Ces exigences de l’ultra-royalisme, qui allaient créer de si grands embarras à Louis XVIII pendant les années suivantes, et conduire, un peu plus tard, Charles X à sa perte, trouvaient déjà auprès de ce dernier prince qui n’était encore que Comte d’Artois, et auprès de sa belle-fille, la Duchesse d’Angoulême, des encouragemens et un appui. Les divisions auxquelles le pays était livré se reproduisaient dans la famille royale et obligeaient le Roi à se tenir en garde contre les menées occultes de son frère et de sa nièce.

Ce fut pis encore après la constitution du Cabinet Richelieu. Ce ministre et son collègue Decazes n’eurent pas de plus violens adversaires que les fanatiques qui s’agitaient autour du Comte d’Artois et leur reprochaient de ne pas vouloir mettre en pratique les doctrines ultra-royalistes. Cette hostilité contre toutes les tentatives de pacification et de rapprochement entre les factions rivales se manifesta dès le retour du Roi. L’envoi de l’armée impériale derrière la Loire ne fût pas seulement un acte de soumission à la volonté des alliés, ce fut aussi une satisfaction donnée au parti des ultras ; de même, la mise à la demi-solde d’un si grand nombre d’officiers uniquement coupables d’avoir combattu pour la France sous le drapeau impérial ; de même encore, l’ordonnance du 24 juillet 1815, qui proscrivit la plupart des notabilités révolutionnaires ou bonapartistes ; de même enfin le bannissement des régicides que prononça la loi d’amnistie, en exceptant des mesures de clémence et d’apaisement qu’elle édictait, ceux d’entre eux qui avaient signé l’Acte additionnel ou accepté des fonctions publiques pendant les Cent-Jours[1].
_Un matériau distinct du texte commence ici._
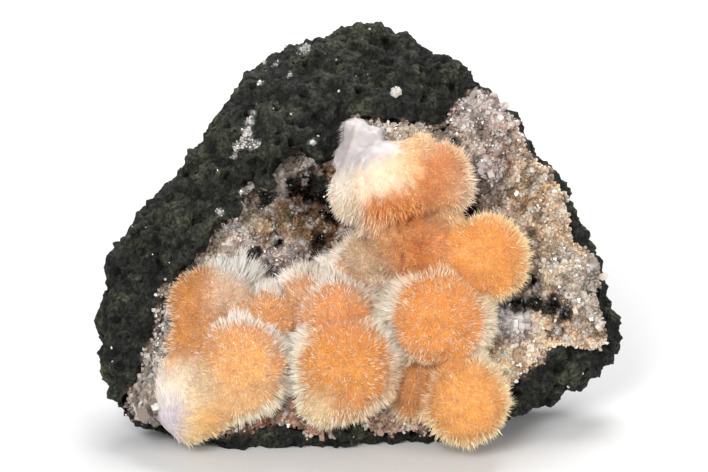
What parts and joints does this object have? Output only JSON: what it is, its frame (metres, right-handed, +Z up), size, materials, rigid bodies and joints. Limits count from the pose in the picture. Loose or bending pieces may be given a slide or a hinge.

  1. Article 7 de la loi du 12 janvier 1816. Je n’ai pu reconstituer le tableau du personnel des régicides tel qu’il existait à cette date. Mais le voici tel qu’il fut dressé à la fin de 1820 : des juges qui avaient prononcé contre Louis XVI la peine capitale, 251 étaient morts ; 104 n’avaient pas été atteints par la loi, ou avaient été l’objet de mesures de grâce ; 2 avaient disparu sans qu’on pût retrouver leurs traces, et 100 restaient encore exilés.